╭─ Raw data

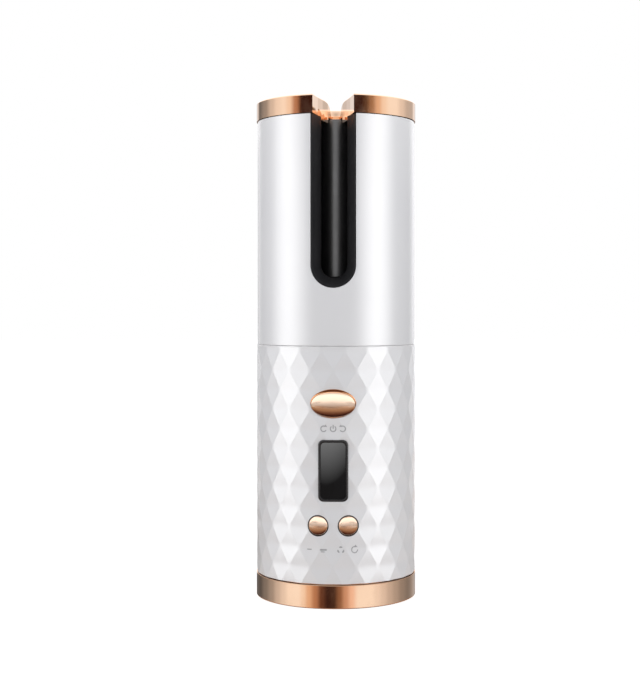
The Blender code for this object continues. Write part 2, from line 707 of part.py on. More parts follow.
def build_barrel():
    """The ceramic-coated barrel, closed at the top, with its heater inside."""
    edge = 0.6 * MM
    profile = ((0.0, BARREL_TOP), (BARREL_RADIUS - edge, BARREL_TOP),
               (BARREL_RADIUS, BARREL_TOP - edge), (BARREL_RADIUS, BARREL_BOTTOM + edge),
               (BARREL_RADIUS - edge, BARREL_BOTTOM), (BARREL_BORE, BARREL_BOTTOM),
               (BARREL_BORE, BARREL_TOP - 1.4 * MM), (0.0, BARREL_TOP - 1.4 * MM))
    turned("barrel", profile, "black_gloss", steps=SEAT_SEGMENTS, ring=False)
    heater_bottom = 130.0 * MM
    heater_top = 183.0 * MM
    middle = (heater_bottom + heater_top) / 2
    flat = 1.9 * MM
    radius = BARREL_BORE - CLEAR
    spread = math.asin(flat / radius)
    arc = [spread + (math.pi - 2 * spread) * i / 16 for i in range(17)]
    half_round = [(radius * math.cos(a), radius * math.sin(a)) for a in arc]
    for side, turn in (("rear", 0.0), ("front", math.pi)):
        place = Matrix.Translation((0.0, 0.0, middle)) @ Matrix.Rotation(turn, 4, "Z")
        extruded("heater_clamp_" + side, [half_round], heater_top - heater_bottom, "aluminium", place)
    thick = flat - CLEAR
    box("heater_plate", (-4.2 * MM, -thick, heater_bottom + 1 * MM),
        (4.2 * MM, thick, heater_top - 1 * MM), "ceramic")
    rod("thermistor", 0.9 * MM, 126.0 * MM, 129.6 * MM, "ceramic", (2.8 * MM, 2.2 * MM), 12)
    rod("thermal_fuse", 1.2 * MM, 109.5 * MM, 120.5 * MM, "nickel", (0.0, 2.2 * MM), 12)


def lead(name, points, finish):
    """An insulated lead: a thin tube along a smooth line through the points."""
    knots = [Vector(p) * MM for p in points]
    path = []
    for i in range(len(knots) - 1):
        before = knots[max(i - 1, 0)]
        after = knots[min(i + 2, len(knots) - 1)]
        start, end = knots[i], knots[i + 1]
        for step in range(LEAD_STEPS):
            t = step / LEAD_STEPS
            bend_in = (end - before) * 0.5
            bend_out = (after - start) * 0.5
            path.append(start * (2 * t ** 3 - 3 * t ** 2 + 1) + bend_in * (t ** 3 - 2 * t ** 2 + t)
                        + end * (3 * t ** 2 - 2 * t ** 3) + bend_out * (t ** 3 - t ** 2))
    path.append(knots[-1])
    curve = bpy.data.curves.new(name, "CURVE")
    curve.dimensions = "3D"
    curve.bevel_depth = LEAD_RADIUS
    curve.bevel_resolution = 1
    curve.use_fill_caps = True
    spline = curve.splines.new("POLY")
    spline.points.add(len(path) - 1)
    for point, place in zip(spline.points, path):
        point.co = (*place, 1.0)
    made = bpy.data.objects.new(name, curve)
    PARTS.objects.link(made)
    curve.materials.append(MATERIALS[finish])
    return made


def build_heater_leads():
    """Two leads from the board, up through the post, to the heater's ends."""
    for side, name, finish in ((-1, "heater_lead_left", "wire_red"), (1, "heater_lead_right", "grey_rubber")):
        points = [(side * 9.0, -17.9, 88.0), (side * 8.0, -14.0, 92.0), (side * 5.0, -6.0, 97.0),
                  (side * 2.4, -1.5, 103.0), (side * 2.2, -1.2, 110.0), (side * 2.2, -1.2, 120.0),
                  (side * 2.2, -1.2, 126.0), (side * 2.4, -2.6, 129.6)]
        lead(name, points, finish)


# ---- power and electronics ---------------------------------------------------
def build_inner_frame():
    """The frame that holds the cells, screwed to the base cap by three posts."""
    plate_bottom = CELL_BOTTOM - 3.0 * MM
    plate_top = CELL_BOTTOM - 0.9 * MM
    frame = rod("inner_frame", 25.4 * MM, plate_bottom, plate_top, "frame_plastic", segments=36)
    spine_front = 6.9 * MM
    spine_back = 8.7 * MM
    top_low = CELL_BOTTOM + CELL_LENGTH + 0.9 * MM
    join(frame, box("frame_spine", (-6 * MM, spine_front, plate_top - 1 * MM),
                    (6 * MM, spine_back, top_low + 1 * MM), "frame_plastic"))
    join(frame, box("frame_roof", (-19 * MM, -12 * MM, top_low),
                    (19 * MM, spine_back + 0.2 * MM, top_low + 2 * MM), "frame_plastic"))
    for index, place in enumerate(base_screw_places()):
        join(frame, rod("frame_post_%d" % index, 2.6 * MM, 2.9 * MM, plate_bottom + 1 * MM,
                        "frame_plastic", place, 20))
        cut(frame, rod("frame_thread_%d" % index, 1.4 * MM, 2.0 * MM, 10.8 * MM,
                       "frame_plastic", place, 16))
    return frame


def build_cells():
    """Two lithium cells side by side, with the strips that join them."""
    bottom = CELL_BOTTOM
    top = bottom + CELL_LENGTH
    for side, name in ((-1, "left"), (1, "right")):
        centre = (side * CELL_X, CELL_Y)
        edge = 0.6 * MM
        profile = ((0.0, top), (3.0 * MM, top), (3.0 * MM, top - 1.2 * MM),
                   (CELL_RADIUS - edge, top - 1.2 * MM), (CELL_RADIUS, top - 1.2 * MM - edge),
                   (CELL_RADIUS, bottom + edge), (CELL_RADIUS - edge, bottom), (0.0, bottom))
        turned("cell_" + name, profile, "cell_wrap", centre=centre, steps=SMALL_SEGMENTS, ring=False)
        box("cell_tab_" + name, (centre[0] - 4 * MM, CELL_Y - 3 * MM, bottom - 0.6 * MM),
            (centre[0] + 4 * MM, CELL_Y + 3 * MM, bottom - 0.3 * MM), "nickel")
    box("cell_link", (-14 * MM, CELL_Y - 3 * MM, top + 0.3 * MM),
        (14 * MM, CELL_Y + 3 * MM, top + 0.6 * MM), "nickel")


def build_boards():
    """The control board behind the display and the charging board in the base."""
    box("main_board", (-16 * MM, BOARD_FRONT, 22 * MM), (16 * MM, BOARD_BACK, 91 * MM), "board_green")
    box("controller_chip", (-12 * MM, BOARD_BACK + CLEAR, 68 * MM),
        (-4 * MM, BOARD_BACK + 1.4 * MM, 76 * MM), "black_plastic")
    box("display_module", (-5.2 * MM, -26.4 * MM, 41.4 * MM),
        (5.2 * MM, BOARD_FRONT - CLEAR, 63.0 * MM), "frame_plastic", 0.3 * MM)
    box("charge_board", (-11 * MM, -8 * MM, CHARGE_BOARD_BOTTOM), (11 * MM, 8 * MM, CHARGE_BOARD_TOP),
        "board_green")
    box("charger_chip", (-9 * MM, 3.4 * MM, CHARGE_BOARD_BOTTOM - 1.4 * MM),
        (-4.5 * MM, 7.4 * MM, CHARGE_BOARD_BOTTOM - CLEAR), "black_plastic")


def build_charge_port():
    """The USB-C inlet under the charging board, a shell with its tongue."""
    port = rounded_points(PORT_HALF[0], PORT_HALF[1], 1.6 * MM)
    wall = 0.35 * MM
    mouth = rounded_points(PORT_HALF[0] - wall, PORT_HALF[1] - wall, 1.25 * MM)
    port_low = 0.6 * MM
    port_high = CHARGE_BOARD_BOTTOM - CLEAR
    shell = extruded("charge_port", [port], port_high - port_low, "steel",
                     Matrix.Translation((0.0, 0.0, (port_low + port_high) / 2)))
    cut(shell, extruded("port_mouth", [mouth], 10 * MM, "steel",
                        Matrix.Translation((0.0, 0.0, 1.4 * MM))))
    join(shell, box("port_tongue", (-3.3 * MM, -0.35 * MM, 1.4 * MM), (3.3 * MM, 0.35 * MM, 7.2 * MM),
                    "steel"))


def build_switches():
    """Three small switches on the board behind the buttons."""
    half = 3.0 * MM
    spots = (("start_switch", 0.0, START_Z, -24.6 * MM),
             ("heat_switch", -3.9 * MM, ROUND_Z, -24.2 * MM),
             ("turn_switch", 3.9 * MM, ROUND_Z, -24.2 * MM))
    for name, x, z, tip in spots:
        body = box(name, (x - half, tip + PLUNGER_PROUD, z - half),
                   (x + half, BOARD_FRONT - CLEAR, z + half), "black_plastic")
        plunger = extruded(name + "_plunger", [circle_points(1.6 * MM, 20)], 2 * MM,
                           "black_plastic", facing_front(x, tip + 1 * MM, z))
        join(body, plunger)


# ---- controls ----------------------------------------------------------------
def curved_front(item, radius):
    """Keep only what lies inside an upright cylinder, so the front face is curved."""
    guide = rod(item.name + "_curve", radius, 20 * MM, 95 * MM, "black_plastic", segments=128)
    return combine(item, guide, "INTERSECT")


def build_display():
    """The display's dark rim and its glass."""
    half_x = DISPLAY_SIZE[0] / 2
    half_z = DISPLAY_SIZE[1] / 2
    inner = rounded_points(half_x - DISPLAY_RIM, half_z - DISPLAY_RIM, 1.3 * MM)
    rim = extruded("display_frame", [rounded_points(half_x, half_z, 2.0 * MM), inner], 5 * MM,
                   "black_plastic", facing_front(0.0, -30.6 * MM, DISPLAY_Z))
    curved_front(rim, 31.85 * MM)
    glass_outline = rounded_points(half_x - DISPLAY_RIM - 0.25 * MM, half_z - DISPLAY_RIM - 0.25 * MM,
                                   1.1 * MM)
    glass = extruded("display_window", [glass_outline], 4 * MM, "display_glass",
                     facing_front(0.0, -31.3 * MM, DISPLAY_Z))
    curved_front(glass, 31.7 * MM)


def domed_button(name, outline, flange_share, flange_thick, edge_depth, crown, place):
    """A domed cap with a skirt, a flange inside the shell and a stem to the switch.

    Depths are measured outwards from the outline's plane, where the stem starts.
    """
    stem = circle_points(STEM_RADIUS, len(outline))
    flange = [(x * flange_share, z * flange_share) for x, z in outline]
    flange_top = BUTTON_STEM + flange_thick
    sections = [(stem, 0.0), (stem, BUTTON_STEM), (flange, BUTTON_STEM), (flange, flange_top),
                (outline, flange_top), (outline, edge_depth)]
    for a in (math.radians(30.0), math.radians(60.0)):
        sections.append(([(x * math.cos(a), z * math.cos(a)) for x, z in outline],
                         edge_depth + crown * math.sin(a)))
    rings = [[(x, z, depth) for x, z in points] for points, depth in sections]

    def build(work):
        grid = [[work.verts.new(p) for p in ring] for ring in rings]
        count = len(outline)
        for lower, upper in zip(grid, grid[1:]):
            for i in range(count):
                j = (i + 1) % count
                work.faces.new((lower[i], lower[j], upper[j], upper[i]))
        work.faces.new(list(reversed(grid[0])))
        tip = work.verts.new((0.0, 0.0, edge_depth + crown))
        for i in range(count):
            work.faces.new((grid[-1][i], grid[-1][(i + 1) % count], tip))
        bmesh.ops.recalc_face_normals(work, faces=work.faces)

    made = add_object(name, mesh_from(build, name), "rose_gold")
    made.matrix_world = place
    return smooth(made, 40.0)


def build_start_controls():
    """The oval start button in its plated bezel."""
    bezel_hole = oval_points(START_FACE_HALF[0] + 0.22 * MM, START_FACE_HALF[1] + 0.22 * MM)
    bezel = extruded("start_bezel", [oval_points(*START_HALF), bezel_hole], 5 * MM, "rose_gold",
                     facing_front(0.0, -30.6 * MM, START_Z))
    curved_front(bezel, 31.9 * MM)
    foot = 26.0 * MM
    domed_button("start_button", oval_points(*START_FACE_HALF, 28), 1.12, 1.0 * MM, 5.7 * MM,
                 1.2 * MM, facing_front(0.0, -foot, START_Z))


def build_round_buttons():
    """The two round buttons, set radially below the display."""
    foot = 25.9 * MM
    for side, name in ((-1, "heat_button"), (1, "turn_button")):
        swing = side * ROUND_ANGLE
        place = facing_front(foot * math.sin(swing), -foot * math.cos(swing), ROUND_Z, swing)
        domed_button(name, circle_points(ROUND_RADIUS, 20), 1.26, 0.9 * MM, 5.6 * MM, 0.8 * MM,
                     place)


def main():
    """Build every piece, from the base up."""
    build_base_cap()
    build_foot_ring()
    build_base_screws()
    build_handle_shell()
    build_upper_shell()
    build_top_cap()
    build_slot_throat()
    build_chamber_sleeve()
    build_winding_rotor()
    build_hair_catch()
    build_gears()
    build_motor()
    build_gear_deck()
    build_barrel_seat()
    build_barrel()
    build_heater_leads()
    build_inner_frame()
    build_cells()
    build_boards()
    build_charge_port()
    build_switches()
    build_display()
    build_start_controls()
    build_round_buttons()


main()
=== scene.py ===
"""Looks of the cordless automatic hair curler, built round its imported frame."""

import json
import logging
import math
from dataclasses import dataclass, field
from enum import Enum
from typing import Callable, Sequence

import bmesh
import bpy
from mathutils import Matrix, Vector

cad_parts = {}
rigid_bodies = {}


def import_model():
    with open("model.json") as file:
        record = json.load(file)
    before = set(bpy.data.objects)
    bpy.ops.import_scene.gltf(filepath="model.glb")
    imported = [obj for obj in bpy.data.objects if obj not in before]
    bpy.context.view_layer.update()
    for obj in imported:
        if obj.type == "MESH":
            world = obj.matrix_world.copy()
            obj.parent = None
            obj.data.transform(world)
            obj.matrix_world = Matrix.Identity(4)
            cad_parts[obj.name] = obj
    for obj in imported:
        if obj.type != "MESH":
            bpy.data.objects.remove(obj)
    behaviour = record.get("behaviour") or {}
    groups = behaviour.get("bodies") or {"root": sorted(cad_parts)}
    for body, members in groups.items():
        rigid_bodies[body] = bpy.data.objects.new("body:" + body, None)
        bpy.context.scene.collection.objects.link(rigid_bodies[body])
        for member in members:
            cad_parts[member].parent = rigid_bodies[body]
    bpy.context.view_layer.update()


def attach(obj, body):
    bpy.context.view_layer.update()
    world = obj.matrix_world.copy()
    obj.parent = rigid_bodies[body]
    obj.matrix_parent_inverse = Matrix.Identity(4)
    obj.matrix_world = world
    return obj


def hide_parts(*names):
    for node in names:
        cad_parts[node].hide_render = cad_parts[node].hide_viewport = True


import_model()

LOG = logging.getLogger("hair_curler")
MM = 0.001
PREFIX = "finish_"
FULL_TURN = 2.0 * math.pi
QUARTER_TURN = math.radians(90.0)
WELD = 0.000002
Pair = tuple[float, float]
Triple = tuple[float, float, float]


class Body(str, Enum):
    """The bodies that pieces ride on."""

    HOUSING = "housing"
    ROTOR = "rotor"
    PINION = "pinion"
    START = "start"
    HEAT = "heat"
    TURN = "turn"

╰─

**Stated problem:** Return exactly the opening lines of the listing above, ending with the line that has "(0.0, 2.2 * MM), 12)".

**Task answer:**
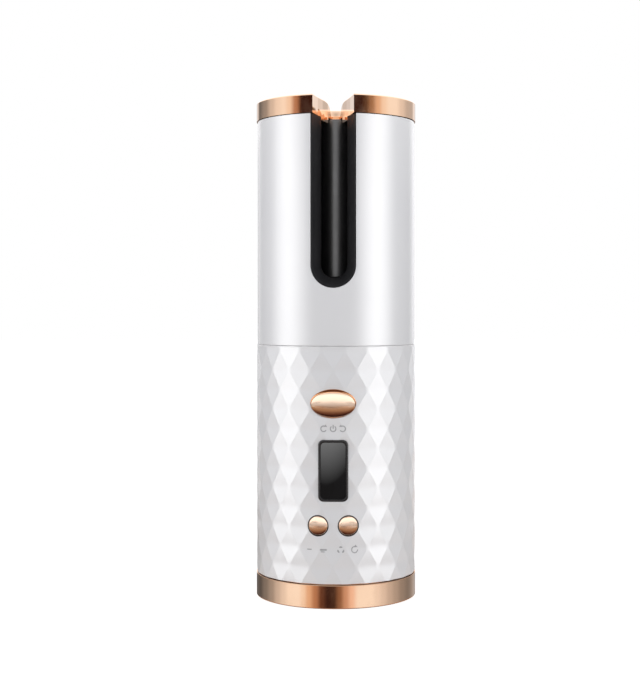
The Blender code for this object continues. Write part 2, from line 707 of part.py on. More parts follow.
def build_barrel():
    """The ceramic-coated barrel, closed at the top, with its heater inside."""
    edge = 0.6 * MM
    profile = ((0.0, BARREL_TOP), (BARREL_RADIUS - edge, BARREL_TOP),
               (BARREL_RADIUS, BARREL_TOP - edge), (BARREL_RADIUS, BARREL_BOTTOM + edge),
               (BARREL_RADIUS - edge, BARREL_BOTTOM), (BARREL_BORE, BARREL_BOTTOM),
               (BARREL_BORE, BARREL_TOP - 1.4 * MM), (0.0, BARREL_TOP - 1.4 * MM))
    turned("barrel", profile, "black_gloss", steps=SEAT_SEGMENTS, ring=False)
    heater_bottom = 130.0 * MM
    heater_top = 183.0 * MM
    middle = (heater_bottom + heater_top) / 2
    flat = 1.9 * MM
    radius = BARREL_BORE - CLEAR
    spread = math.asin(flat / radius)
    arc = [spread + (math.pi - 2 * spread) * i / 16 for i in range(17)]
    half_round = [(radius * math.cos(a), radius * math.sin(a)) for a in arc]
    for side, turn in (("rear", 0.0), ("front", math.pi)):
        place = Matrix.Translation((0.0, 0.0, middle)) @ Matrix.Rotation(turn, 4, "Z")
        extruded("heater_clamp_" + side, [half_round], heater_top - heater_bottom, "aluminium", place)
    thick = flat - CLEAR
    box("heater_plate", (-4.2 * MM, -thick, heater_bottom + 1 * MM),
        (4.2 * MM, thick, heater_top - 1 * MM), "ceramic")
    rod("thermistor", 0.9 * MM, 126.0 * MM, 129.6 * MM, "ceramic", (2.8 * MM, 2.2 * MM), 12)
    rod("thermal_fuse", 1.2 * MM, 109.5 * MM, 120.5 * MM, "nickel", (0.0, 2.2 * MM), 12)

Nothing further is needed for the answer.